>> Start DATA EXTRACT

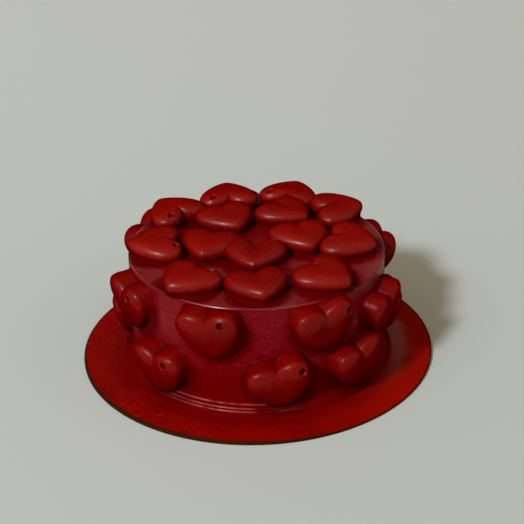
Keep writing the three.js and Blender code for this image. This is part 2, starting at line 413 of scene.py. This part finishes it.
# Where the painted highlight on the ridges and the rim is brightest, and how far round it reaches,
# in degrees from the front
HIGHLIGHT_AT = -17
RIDGES_REACH = 24
RIM_REACH = 42
PAINT_TOE = 1.2 * MM
TOE_CURVE = 2.2
PAINT_WAVE = 0.12 * MM
PAINT_WAVE_SIZE = 7 * MM
SET_IN = 0.1 * MM
DRUM_SIDES = 288
CRIMSON = (0.135, 0.0002, 0.001, 1)
PINK_CRIMSON = (0.23, 0.0008, 0.006, 1)
CRIMSON_SHEEN = (1.0, 0.04, 0.14, 1)
LOW_RED = (0.135, 0.0002, 0.0002, 1)
LIGHT_LOW_RED = (0.155, 0.0004, 0.0004, 1)
SHADOW_RED = (0.05, 0.0002, 0.0002, 1)
SCRATCH_PINK = (0.42, 0.04, 0.07, 1)
# A painted highlight: a pale pink line along the rim and the foot's ridges.
HIGHLIGHT_PINK = (0.40, 0.06, 0.07, 1)
TOP_PINK = (0.26, 0.035, 0.035, 1)
HEART_WIDTH = 20.8 * MM
HEART_LENGTH = 17.6 * MM
# How far from a heart's middle its plain red and painted shadow end, and over how far they
# fade, in half hearts
TOP_HALO = (1.22, 0.3)
WALL_HALO = (1.4, 0.4)
# Where a hole is drilled, in degrees round from the cleft and up the face from its widest line
FACE_HOLE = (60, 50)
SIDE_HOLE = (75, 42)
HIGH_HOLE = (70, 62)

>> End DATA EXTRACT

EXERCISE BRIEF:
Write out the data again, exactly and in full.

EXERCISE ANSWER:
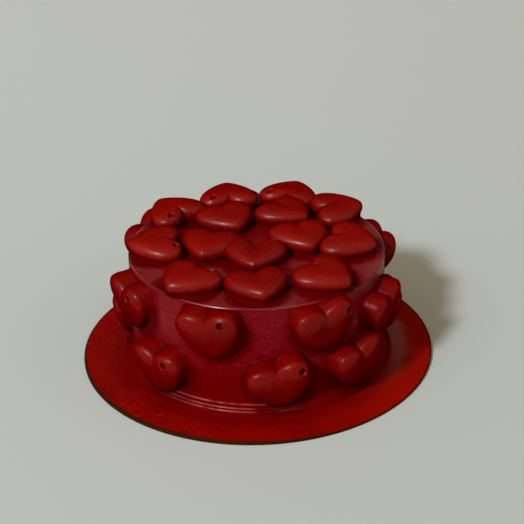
Keep writing the three.js and Blender code for this image. This is part 2, starting at line 413 of scene.py. This part finishes it.
# Where the painted highlight on the ridges and the rim is brightest, and how far round it reaches,
# in degrees from the front
HIGHLIGHT_AT = -17
RIDGES_REACH = 24
RIM_REACH = 42
PAINT_TOE = 1.2 * MM
TOE_CURVE = 2.2
PAINT_WAVE = 0.12 * MM
PAINT_WAVE_SIZE = 7 * MM
SET_IN = 0.1 * MM
DRUM_SIDES = 288
CRIMSON = (0.135, 0.0002, 0.001, 1)
PINK_CRIMSON = (0.23, 0.0008, 0.006, 1)
CRIMSON_SHEEN = (1.0, 0.04, 0.14, 1)
LOW_RED = (0.135, 0.0002, 0.0002, 1)
LIGHT_LOW_RED = (0.155, 0.0004, 0.0004, 1)
SHADOW_RED = (0.05, 0.0002, 0.0002, 1)
SCRATCH_PINK = (0.42, 0.04, 0.07, 1)
# A painted highlight: a pale pink line along the rim and the foot's ridges.
HIGHLIGHT_PINK = (0.40, 0.06, 0.07, 1)
TOP_PINK = (0.26, 0.035, 0.035, 1)
HEART_WIDTH = 20.8 * MM
HEART_LENGTH = 17.6 * MM
# How far from a heart's middle its plain red and painted shadow end, and over how far they
# fade, in half hearts
TOP_HALO = (1.22, 0.3)
WALL_HALO = (1.4, 0.4)
# Where a hole is drilled, in degrees round from the cleft and up the face from its widest line
FACE_HOLE = (60, 50)
SIDE_HOLE = (75, 42)
HIGH_HOLE = (70, 62)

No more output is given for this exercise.